Chol Hamoed often found parents working and yeshivos closed. Taking children on Chol Hamoed trips was not widespread in the 1960s parenting psyche. The children, naturally, were bored. Eli Teitelbaum took in the situation and reacted. Signs were hung, buses ordered, parental permission and group tickets obtained, and the Pirchei Chol Hamoed trip was born. It was safe, it was constructive, it was active, and the kids loved it.

The Pirchei choir was another Eli Teitelbaum invention. A musician himself and very technically savvy, Eli worked on the song selection and logistics, with Eli Lipsker as producer and musical arranger.

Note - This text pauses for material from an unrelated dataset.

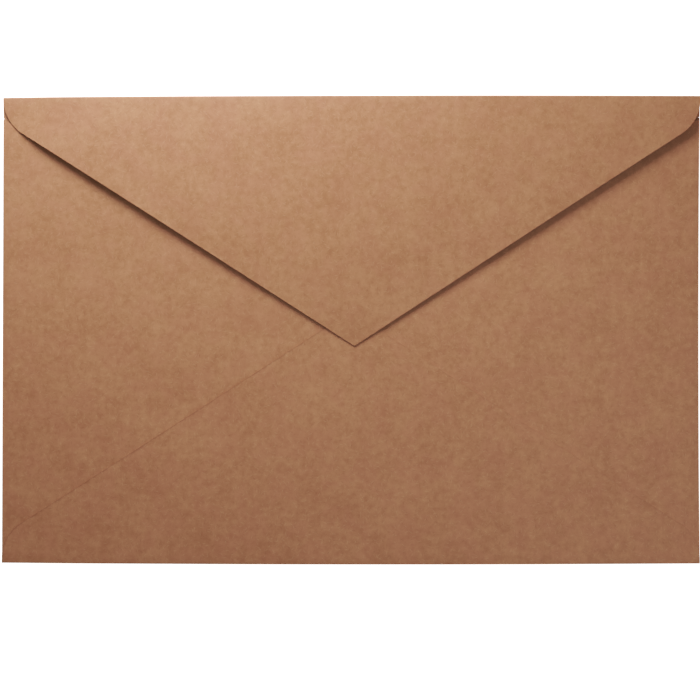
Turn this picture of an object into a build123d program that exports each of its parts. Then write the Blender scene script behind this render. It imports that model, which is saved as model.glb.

Choirs and singing became part of Pirchei. The children who took part were empowered with a special sense of accomplishment, while Eli, always an enthusiastic volunteer, carefully put aside the proceeds from the albums to fund the annual Pirchei Siyum Mishnayos arranged by Reb Josh Silvermintz.

Then there were the plays. Still a bochur himself, Eli procured the use of local public school auditoriums, where the Pirchei group only had to pay for cleaning costs, and under his direction, the young performers gave their all. Rabbi Grama recalls Eli going to Manhattan to rent costumes from Broadway suppliers and getting them checked for shatnez. “The Family Aguilar ,” by Marcus Lehman, was so well-received in the community that it ran for six or seven nights.

“He was of the opinion that as important and serious as Yiddishkeit is, it is fun too, and it should be made fun for the youth,” says Neginah Orchestra conductor Yisroel Lamm, who was close to Eli since his teenage years.

Eli was multifaceted; short in stature, scholarly and well-versed in mathematics and science, he was also strong, disciplined, and physically fit. He achieved a black belt in karate, and at times when non-Jewish youths picked fights with the Torah Temimah boys, he was their protector.

“He was fearless,” says Rabbi Nosson Scherman of ArtScroll, recalling his close friend Eli emerging from the yeshivah building, accosting a couple of tall, strong city youths, and “laying them out on the sidewalk.”

In another forward-thinking move, Eli, an extremely strong swimmer who served as lifeguard at Camp Agudah, contacted the Red Cross and arranged for their staff and examiners to train and test a frum mens’ cohort at the Boro Park Y, thus providing possibly the very first group of frum lifeguards to the Orthodox camping world.